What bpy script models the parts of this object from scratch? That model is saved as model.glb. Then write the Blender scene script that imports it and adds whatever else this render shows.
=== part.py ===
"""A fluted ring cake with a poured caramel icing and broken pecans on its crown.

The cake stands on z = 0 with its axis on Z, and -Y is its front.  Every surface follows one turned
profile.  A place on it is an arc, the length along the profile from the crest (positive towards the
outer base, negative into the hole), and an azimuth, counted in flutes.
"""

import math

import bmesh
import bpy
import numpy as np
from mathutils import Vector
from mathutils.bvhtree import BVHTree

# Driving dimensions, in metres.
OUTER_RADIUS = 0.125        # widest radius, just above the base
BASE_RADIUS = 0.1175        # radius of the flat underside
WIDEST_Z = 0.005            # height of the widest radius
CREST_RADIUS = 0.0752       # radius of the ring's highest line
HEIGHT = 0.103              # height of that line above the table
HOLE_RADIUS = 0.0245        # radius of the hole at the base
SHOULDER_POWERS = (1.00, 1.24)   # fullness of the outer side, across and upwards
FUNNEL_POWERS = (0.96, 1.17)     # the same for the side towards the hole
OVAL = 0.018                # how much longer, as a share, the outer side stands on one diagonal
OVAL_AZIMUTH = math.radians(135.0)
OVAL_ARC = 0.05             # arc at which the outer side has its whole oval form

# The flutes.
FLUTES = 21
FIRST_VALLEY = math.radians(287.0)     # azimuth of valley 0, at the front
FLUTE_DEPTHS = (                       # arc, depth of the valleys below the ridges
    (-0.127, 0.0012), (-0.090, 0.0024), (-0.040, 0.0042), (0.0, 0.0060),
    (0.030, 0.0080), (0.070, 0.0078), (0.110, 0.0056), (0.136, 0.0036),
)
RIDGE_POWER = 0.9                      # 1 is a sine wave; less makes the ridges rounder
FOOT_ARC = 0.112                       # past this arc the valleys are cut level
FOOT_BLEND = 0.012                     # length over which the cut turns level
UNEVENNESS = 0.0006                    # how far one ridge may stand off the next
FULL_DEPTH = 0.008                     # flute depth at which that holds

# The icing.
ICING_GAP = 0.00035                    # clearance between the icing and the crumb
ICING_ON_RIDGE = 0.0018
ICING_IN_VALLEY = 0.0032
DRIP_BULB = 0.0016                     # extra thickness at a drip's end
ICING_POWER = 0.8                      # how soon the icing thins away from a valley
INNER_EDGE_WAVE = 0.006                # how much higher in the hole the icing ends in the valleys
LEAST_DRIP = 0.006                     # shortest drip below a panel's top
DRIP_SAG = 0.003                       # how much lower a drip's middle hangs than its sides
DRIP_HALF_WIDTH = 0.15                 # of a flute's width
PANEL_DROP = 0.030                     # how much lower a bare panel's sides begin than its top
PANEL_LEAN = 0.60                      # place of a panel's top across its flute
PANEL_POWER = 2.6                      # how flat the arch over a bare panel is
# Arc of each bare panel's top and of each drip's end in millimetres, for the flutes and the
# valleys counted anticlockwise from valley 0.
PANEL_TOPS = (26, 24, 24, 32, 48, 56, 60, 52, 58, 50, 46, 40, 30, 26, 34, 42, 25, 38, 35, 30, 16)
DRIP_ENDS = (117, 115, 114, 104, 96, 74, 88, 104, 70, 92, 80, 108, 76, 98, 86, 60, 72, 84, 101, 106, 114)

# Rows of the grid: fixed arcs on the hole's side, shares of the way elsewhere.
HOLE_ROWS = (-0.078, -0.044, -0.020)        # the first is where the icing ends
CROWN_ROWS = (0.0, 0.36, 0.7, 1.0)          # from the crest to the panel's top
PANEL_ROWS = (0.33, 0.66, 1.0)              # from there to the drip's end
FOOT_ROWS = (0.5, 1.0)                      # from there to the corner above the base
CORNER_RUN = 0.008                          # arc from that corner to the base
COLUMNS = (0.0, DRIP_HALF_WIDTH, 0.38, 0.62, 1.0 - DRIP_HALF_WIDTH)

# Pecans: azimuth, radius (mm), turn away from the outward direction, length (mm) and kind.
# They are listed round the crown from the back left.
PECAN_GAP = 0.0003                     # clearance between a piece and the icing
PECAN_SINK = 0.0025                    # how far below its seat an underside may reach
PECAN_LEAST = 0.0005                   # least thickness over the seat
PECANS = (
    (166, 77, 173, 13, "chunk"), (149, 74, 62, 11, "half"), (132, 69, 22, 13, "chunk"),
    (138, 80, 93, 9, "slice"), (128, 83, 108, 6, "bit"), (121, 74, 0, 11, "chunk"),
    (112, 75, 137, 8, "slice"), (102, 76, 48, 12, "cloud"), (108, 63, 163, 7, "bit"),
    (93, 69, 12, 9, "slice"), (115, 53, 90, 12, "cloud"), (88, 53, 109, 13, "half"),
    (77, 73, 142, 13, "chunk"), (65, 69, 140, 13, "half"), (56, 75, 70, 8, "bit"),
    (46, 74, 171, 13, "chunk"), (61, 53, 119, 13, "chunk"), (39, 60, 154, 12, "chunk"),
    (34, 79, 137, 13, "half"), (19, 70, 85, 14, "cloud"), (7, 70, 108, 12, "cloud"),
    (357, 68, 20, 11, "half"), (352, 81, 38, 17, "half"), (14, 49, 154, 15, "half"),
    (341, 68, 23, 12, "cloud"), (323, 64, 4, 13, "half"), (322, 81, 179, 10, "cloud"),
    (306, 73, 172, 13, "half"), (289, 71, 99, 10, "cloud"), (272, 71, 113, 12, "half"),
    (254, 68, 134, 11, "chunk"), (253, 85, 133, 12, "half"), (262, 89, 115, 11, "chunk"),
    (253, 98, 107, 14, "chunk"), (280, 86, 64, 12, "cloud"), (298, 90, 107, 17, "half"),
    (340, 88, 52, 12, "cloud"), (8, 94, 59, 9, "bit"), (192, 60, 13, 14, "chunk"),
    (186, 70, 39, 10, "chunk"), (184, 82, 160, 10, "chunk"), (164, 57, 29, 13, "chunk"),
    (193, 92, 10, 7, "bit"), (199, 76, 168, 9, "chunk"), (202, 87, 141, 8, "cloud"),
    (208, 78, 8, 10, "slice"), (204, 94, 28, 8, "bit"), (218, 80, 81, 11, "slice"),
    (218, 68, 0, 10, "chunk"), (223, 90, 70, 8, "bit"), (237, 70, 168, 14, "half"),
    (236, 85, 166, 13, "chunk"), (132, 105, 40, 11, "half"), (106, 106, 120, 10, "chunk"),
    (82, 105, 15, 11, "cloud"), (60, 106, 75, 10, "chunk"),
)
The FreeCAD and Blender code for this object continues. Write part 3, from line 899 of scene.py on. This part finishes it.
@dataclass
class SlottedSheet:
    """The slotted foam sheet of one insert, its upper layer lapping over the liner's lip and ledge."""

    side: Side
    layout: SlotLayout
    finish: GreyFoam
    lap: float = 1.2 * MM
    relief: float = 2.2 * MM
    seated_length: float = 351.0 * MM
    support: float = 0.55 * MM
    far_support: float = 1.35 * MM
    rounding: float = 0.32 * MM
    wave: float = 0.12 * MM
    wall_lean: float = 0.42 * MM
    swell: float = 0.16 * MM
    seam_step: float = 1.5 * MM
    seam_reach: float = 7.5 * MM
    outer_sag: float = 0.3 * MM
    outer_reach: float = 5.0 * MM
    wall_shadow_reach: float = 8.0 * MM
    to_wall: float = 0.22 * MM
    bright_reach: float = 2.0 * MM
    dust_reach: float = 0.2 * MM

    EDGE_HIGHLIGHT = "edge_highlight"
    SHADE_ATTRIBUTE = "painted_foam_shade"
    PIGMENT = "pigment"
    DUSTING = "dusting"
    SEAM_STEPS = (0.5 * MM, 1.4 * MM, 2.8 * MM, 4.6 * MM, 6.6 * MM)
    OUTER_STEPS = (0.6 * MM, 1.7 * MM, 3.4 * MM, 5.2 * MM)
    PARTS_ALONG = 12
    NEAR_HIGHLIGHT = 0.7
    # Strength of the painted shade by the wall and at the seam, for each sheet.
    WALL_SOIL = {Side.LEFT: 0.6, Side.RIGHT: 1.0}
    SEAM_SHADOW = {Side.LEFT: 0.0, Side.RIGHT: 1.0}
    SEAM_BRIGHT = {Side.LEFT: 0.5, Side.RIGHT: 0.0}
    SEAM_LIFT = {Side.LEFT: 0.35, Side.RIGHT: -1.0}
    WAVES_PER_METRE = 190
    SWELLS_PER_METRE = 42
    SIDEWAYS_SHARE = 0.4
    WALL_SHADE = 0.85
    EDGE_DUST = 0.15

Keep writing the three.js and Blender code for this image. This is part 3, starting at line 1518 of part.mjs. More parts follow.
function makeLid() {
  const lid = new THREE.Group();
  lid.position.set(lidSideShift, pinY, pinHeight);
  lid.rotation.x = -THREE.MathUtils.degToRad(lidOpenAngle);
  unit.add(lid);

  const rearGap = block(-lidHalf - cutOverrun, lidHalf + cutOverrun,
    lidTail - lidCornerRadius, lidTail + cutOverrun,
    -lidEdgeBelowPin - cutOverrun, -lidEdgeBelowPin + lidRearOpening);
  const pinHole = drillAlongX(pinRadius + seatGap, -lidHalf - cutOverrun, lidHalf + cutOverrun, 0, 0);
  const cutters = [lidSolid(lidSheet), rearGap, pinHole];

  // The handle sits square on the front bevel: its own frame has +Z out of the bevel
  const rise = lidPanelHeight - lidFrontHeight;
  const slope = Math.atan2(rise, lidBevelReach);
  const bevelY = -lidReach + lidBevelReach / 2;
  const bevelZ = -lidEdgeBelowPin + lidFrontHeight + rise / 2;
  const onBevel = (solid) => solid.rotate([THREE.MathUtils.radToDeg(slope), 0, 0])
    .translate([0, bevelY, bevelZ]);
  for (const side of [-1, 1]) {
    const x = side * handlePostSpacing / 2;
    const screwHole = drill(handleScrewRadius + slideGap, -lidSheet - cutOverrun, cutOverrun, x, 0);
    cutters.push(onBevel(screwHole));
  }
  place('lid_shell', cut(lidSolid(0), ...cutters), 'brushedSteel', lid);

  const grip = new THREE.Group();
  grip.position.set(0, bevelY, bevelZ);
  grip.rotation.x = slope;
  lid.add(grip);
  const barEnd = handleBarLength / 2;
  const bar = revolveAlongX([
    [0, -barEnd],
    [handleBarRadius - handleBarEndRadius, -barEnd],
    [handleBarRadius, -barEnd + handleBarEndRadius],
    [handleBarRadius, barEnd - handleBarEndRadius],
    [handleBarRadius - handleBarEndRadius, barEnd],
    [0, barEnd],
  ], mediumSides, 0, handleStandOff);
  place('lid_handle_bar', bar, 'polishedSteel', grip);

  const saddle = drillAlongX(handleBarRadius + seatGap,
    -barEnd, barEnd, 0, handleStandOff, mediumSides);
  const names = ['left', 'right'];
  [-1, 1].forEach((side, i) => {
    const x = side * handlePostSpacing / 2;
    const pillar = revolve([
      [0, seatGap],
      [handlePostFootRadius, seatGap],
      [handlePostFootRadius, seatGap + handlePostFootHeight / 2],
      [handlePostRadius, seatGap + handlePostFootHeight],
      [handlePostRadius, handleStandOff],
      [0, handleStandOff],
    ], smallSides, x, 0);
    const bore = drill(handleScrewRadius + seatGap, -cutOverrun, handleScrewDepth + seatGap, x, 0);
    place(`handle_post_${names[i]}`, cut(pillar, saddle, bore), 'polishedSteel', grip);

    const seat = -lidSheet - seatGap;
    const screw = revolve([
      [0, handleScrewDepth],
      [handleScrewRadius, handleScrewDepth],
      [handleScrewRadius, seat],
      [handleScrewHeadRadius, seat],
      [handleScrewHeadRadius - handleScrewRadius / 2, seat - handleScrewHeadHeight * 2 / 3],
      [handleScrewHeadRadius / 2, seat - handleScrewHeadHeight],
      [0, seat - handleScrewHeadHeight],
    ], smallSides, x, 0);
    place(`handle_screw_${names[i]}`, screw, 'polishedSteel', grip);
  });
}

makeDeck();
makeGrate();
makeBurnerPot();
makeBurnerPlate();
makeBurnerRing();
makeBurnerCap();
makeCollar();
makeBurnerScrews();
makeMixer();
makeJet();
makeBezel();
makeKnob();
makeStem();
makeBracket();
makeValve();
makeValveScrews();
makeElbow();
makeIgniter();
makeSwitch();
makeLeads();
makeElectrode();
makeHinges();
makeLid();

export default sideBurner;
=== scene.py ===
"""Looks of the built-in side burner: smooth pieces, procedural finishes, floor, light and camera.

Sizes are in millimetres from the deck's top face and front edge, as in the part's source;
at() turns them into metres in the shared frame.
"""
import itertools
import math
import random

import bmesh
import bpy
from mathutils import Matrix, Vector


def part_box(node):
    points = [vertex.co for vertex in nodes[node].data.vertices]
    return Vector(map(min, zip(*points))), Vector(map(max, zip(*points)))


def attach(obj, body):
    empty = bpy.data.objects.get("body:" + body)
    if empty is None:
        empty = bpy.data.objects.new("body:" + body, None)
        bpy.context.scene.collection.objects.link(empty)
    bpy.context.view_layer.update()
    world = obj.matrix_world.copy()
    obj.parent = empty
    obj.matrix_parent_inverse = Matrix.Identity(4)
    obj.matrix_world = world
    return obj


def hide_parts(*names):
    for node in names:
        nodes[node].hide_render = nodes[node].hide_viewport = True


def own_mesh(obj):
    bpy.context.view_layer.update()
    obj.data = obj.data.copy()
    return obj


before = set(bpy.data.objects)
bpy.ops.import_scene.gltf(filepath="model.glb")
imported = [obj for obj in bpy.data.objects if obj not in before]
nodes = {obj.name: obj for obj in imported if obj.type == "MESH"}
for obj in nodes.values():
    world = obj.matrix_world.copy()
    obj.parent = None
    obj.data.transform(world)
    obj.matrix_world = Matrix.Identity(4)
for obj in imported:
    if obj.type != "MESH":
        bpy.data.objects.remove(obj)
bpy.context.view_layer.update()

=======

**TO BE DONE:** Of the lines above, extract only those from the line with "zip(*points))), Vector(map(max, zip(*points)))" to the line with "nodes[node].hide_render = nodes[node].hide_viewport", both included, exactly as written.

**CORRECT ANSWER:**
    return Vector(map(min, zip(*points))), Vector(map(max, zip(*points)))


def attach(obj, body):
    empty = bpy.data.objects.get("body:" + body)
    if empty is None:
        empty = bpy.data.objects.new("body:" + body, None)
        bpy.context.scene.collection.objects.link(empty)
    bpy.context.view_layer.update()
    world = obj.matrix_world.copy()
    obj.parent = empty
    obj.matrix_parent_inverse = Matrix.Identity(4)
    obj.matrix_world = world
    return obj


def hide_parts(*names):
    for node in names:
        nodes[node].hide_render = nodes[node].hide_viewport = True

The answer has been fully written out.